I think BoatUS is combining propane or at least they address it in their article. More telling is they attribute the decrease in stove fires to a decrease in alcohol stoves.

“6) Stove - 1%
Stove fires appear to be less common (1%) than in the past, probably due to fewer alcohol stoves being installed on new boats. Still, alcohol can be a dangerous fuel; though it can’t explode, an alcohol flame is hard to see. One fire was started when a member tried to light the stove and gave up because he couldn’t see the flame. Unfortunately, he had succeeded, but didn’t realize it until he got a call from the fire department. Only one fire was started by propane; a portable stove fell off a counter and ignited a cushion.”

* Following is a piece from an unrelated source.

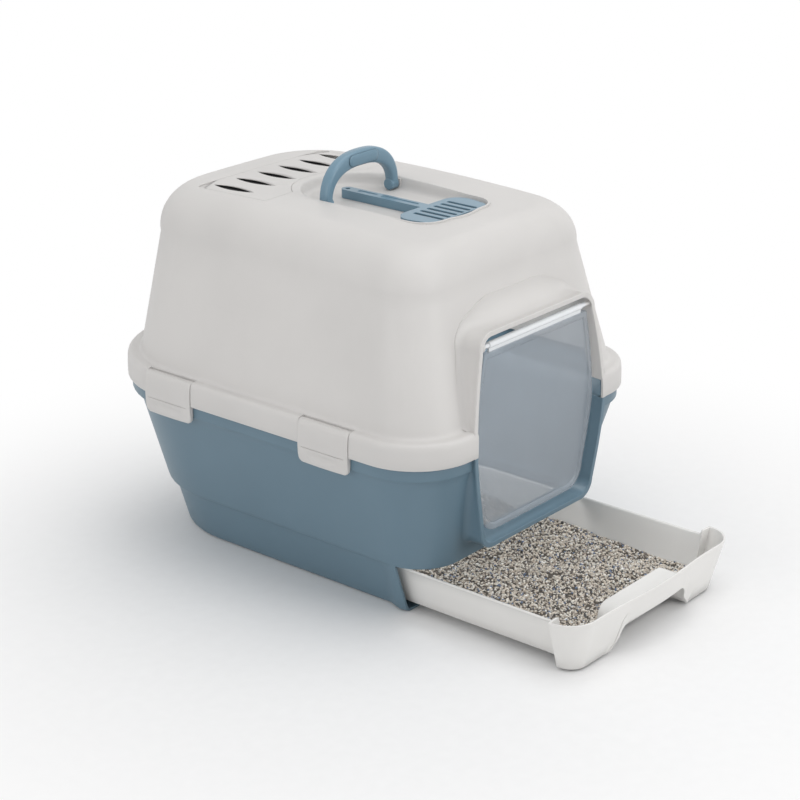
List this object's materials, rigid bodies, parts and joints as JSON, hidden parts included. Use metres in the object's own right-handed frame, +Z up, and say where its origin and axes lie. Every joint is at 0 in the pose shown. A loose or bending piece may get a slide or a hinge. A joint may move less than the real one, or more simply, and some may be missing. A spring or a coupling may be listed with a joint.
{
  "type": "drawer litter box",
  "caption": "Hooded litter box with a swinging flap, a pull-out litter drawer, a folding carry handle, side clips, a filter under vents and a scoop in the top.",
  "frame": {"origin": "middle of the base's footprint, on the floor", "axes": "+X to the right of someone facing the doorway from outside, -Y out of the doorway, +Z up"},
  "size_m": [0.4536, 0.7553, 0.517],
  "materials": {
    "base_plastic": "satin, fine grain",
    "shell_plastic": "fine-grained, nearly matt",
    "drawer_plastic": "glossy",
    "clear_plastic": "clear, slightly smoky",
    "blue_plastic": "soft gloss",
    "litter": "loose granules",
    "charcoal": "open felt"
  },
  "bodies": {
    "base": {"base": "base_plastic"},
    "drawer": {"drawer": "drawer_plastic", "litter_bed": "litter"},
    "hood": {"hood": "shell_plastic", "vent_cover": "shell_plastic", "carbon_filter": "charcoal"},
    "door_flap": {"door_flap": "clear_plastic"},
    "carry_handle": {"carry_handle": "blue_plastic"},
    "scoop": {"scoop": "blue_plastic"},
    "clip_left_front": {"clip_left_front": "shell_plastic"},
    "clip_left_rear": {"clip_left_rear": "shell_plastic"},
    "clip_right_front": {"clip_right_front": "shell_plastic"},
    "clip_right_rear": {"clip_right_rear": "shell_plastic"}
  },
  "joints": [
    {"name": "drawer_slide", "type": "slide", "parent": "base", "child": "drawer", "axis": [0, 1, 0], "range_m": [-0.1, 0.223]},
    {"name": "hood_lift", "type": "slide", "parent": "base", "child": "hood", "axis": [0, 0, 1], "range_m": [0, 0.2]},
    {"name": "door_hinge", "type": "hinge", "parent": "hood", "child": "door_flap", "pos_m": [0, -0.272, 0.346], "axis": [1, 0, 0], "range_deg": [-75, 75]},
    {"name": "handle_hinge", "type": "hinge", "parent": "hood", "child": "carry_handle", "pos_m": [0, 0.002, 0.459], "axis": [-1, 0, 0], "range_deg": [0, 90]},
    {"name": "scoop_lift", "type": "slide", "parent": "hood", "child": "scoop", "axis": [0, 0, 1], "range_m": [0, 0.025]},
    {"name": "clip_left_front_hinge", "type": "hinge", "parent": "hood", "child": "clip_left_front", "pos_m": [-0.216, -0.132, 0.2467], "axis": [0, 1, 0], "range_deg": [0, 90]},
    {"name": "clip_left_rear_hinge", "type": "hinge", "parent": "hood", "child": "clip_left_rear", "pos_m": [-0.216, 0.125, 0.2467], "axis": [0, 1, 0], "range_deg": [0, 90]},
    {"name": "clip_right_front_hinge", "type": "hinge", "parent": "hood", "child": "clip_right_front", "pos_m": [0.216, -0.132, 0.2467], "axis": [0, -1, 0], "range_deg": [0, 90]},
    {"name": "clip_right_rear_hinge", "type": "hinge", "parent": "hood", "child": "clip_right_rear", "pos_m": [0.216, 0.125, 0.2467], "axis": [0, -1, 0], "range_deg": [0, 90]}
  ]
}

True story. Anyone of you familiar with the Sierra Nevada Mountains and Priest Grade? Priest is an original road (trail?) that went up to Groveland in the gold country. Very, very steep grade that lasts for five miles or more. Big signs on both ends prohibiting large trucks, vehicles with trailers and RVs. It is about 15-20 miles shorter than the “modern” road and cuts travel time considerably. On this particular day an RV driver decided to take the shortcut down and as forewarned, burnt out his brakes about halfway. Fortunately, he was able to use the hillside as a brake to stop his runaway vehicle instead of going over the cliff edge and certain death. The family evacuated safely but the burnt out brakes caught the surrounding grasses on fire which caught the RV on fire. Roaring fire, with the roof burnt off, the vehicle walls acted as a chimney. Gas from the fuel tank added to the conflagration. With fire all around, the propane tank started to cook off. When it did, The poppet valve released and a hundred foot flame shot out through the roof with a whoosh. The biggest explosion were the tires cooking off and expanding then bursting. Those went off with a bang that I would have thought what would happen to the propane tank. Not to say propane can’t explode, but this was one exciting afternoon in any case.

Can I make one last plea for bringing back coal for cooking? It’s not volatile, won’t explode, compact, and has about twice the BTUs as wood or charcoal.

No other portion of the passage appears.